## START RAW DATA
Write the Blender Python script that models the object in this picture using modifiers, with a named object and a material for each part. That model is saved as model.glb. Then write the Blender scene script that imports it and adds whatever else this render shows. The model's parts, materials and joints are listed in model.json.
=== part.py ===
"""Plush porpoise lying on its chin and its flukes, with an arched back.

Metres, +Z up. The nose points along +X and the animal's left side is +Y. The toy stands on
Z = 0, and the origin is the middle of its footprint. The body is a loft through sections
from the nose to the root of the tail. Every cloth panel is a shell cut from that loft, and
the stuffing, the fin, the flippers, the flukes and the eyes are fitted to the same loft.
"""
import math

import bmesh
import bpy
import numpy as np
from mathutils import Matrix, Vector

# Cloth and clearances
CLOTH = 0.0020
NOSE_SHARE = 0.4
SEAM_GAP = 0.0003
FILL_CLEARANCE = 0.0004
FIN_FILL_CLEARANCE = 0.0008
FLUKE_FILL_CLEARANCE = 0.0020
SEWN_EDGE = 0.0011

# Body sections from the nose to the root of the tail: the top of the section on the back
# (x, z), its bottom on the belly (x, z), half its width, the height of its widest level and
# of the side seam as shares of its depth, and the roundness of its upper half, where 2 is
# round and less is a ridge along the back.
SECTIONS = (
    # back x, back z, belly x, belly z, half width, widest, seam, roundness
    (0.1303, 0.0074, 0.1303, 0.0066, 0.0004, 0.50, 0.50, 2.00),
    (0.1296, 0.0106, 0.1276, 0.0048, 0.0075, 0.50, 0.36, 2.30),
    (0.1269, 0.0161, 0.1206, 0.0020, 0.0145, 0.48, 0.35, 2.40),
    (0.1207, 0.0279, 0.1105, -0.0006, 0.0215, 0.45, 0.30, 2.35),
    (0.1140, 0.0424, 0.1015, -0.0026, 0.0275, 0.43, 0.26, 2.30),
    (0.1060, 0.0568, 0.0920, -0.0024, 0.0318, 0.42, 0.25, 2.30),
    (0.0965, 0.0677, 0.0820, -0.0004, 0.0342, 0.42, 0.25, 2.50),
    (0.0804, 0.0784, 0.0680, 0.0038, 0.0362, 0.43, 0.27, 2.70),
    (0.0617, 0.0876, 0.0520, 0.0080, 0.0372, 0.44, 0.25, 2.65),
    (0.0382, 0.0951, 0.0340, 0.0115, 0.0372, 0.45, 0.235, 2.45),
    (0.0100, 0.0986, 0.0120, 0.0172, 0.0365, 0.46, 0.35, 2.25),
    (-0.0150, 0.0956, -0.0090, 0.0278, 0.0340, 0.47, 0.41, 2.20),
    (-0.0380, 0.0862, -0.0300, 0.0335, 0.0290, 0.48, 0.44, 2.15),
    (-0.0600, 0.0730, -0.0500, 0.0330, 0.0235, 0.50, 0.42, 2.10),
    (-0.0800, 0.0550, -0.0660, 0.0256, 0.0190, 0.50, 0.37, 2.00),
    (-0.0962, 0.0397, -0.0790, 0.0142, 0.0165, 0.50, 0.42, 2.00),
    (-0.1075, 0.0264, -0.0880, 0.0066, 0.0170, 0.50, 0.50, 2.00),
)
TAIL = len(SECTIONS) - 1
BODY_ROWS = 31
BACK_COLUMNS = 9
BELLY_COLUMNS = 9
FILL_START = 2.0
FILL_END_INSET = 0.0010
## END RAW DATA
▸ **TASK DIRECTIONS**
Verbatim output is expected for the lines from the start of the data to the line in which "an arched back." appears, both included.

▸ **COMPLETE ANSWER**
Write the Blender Python script that models the object in this picture using modifiers, with a named object and a material for each part. That model is saved as model.glb. Then write the Blender scene script that imports it and adds whatever else this render shows. The model's parts, materials and joints are listed in model.json.
=== part.py ===
"""Plush porpoise lying on its chin and its flukes, with an arched back.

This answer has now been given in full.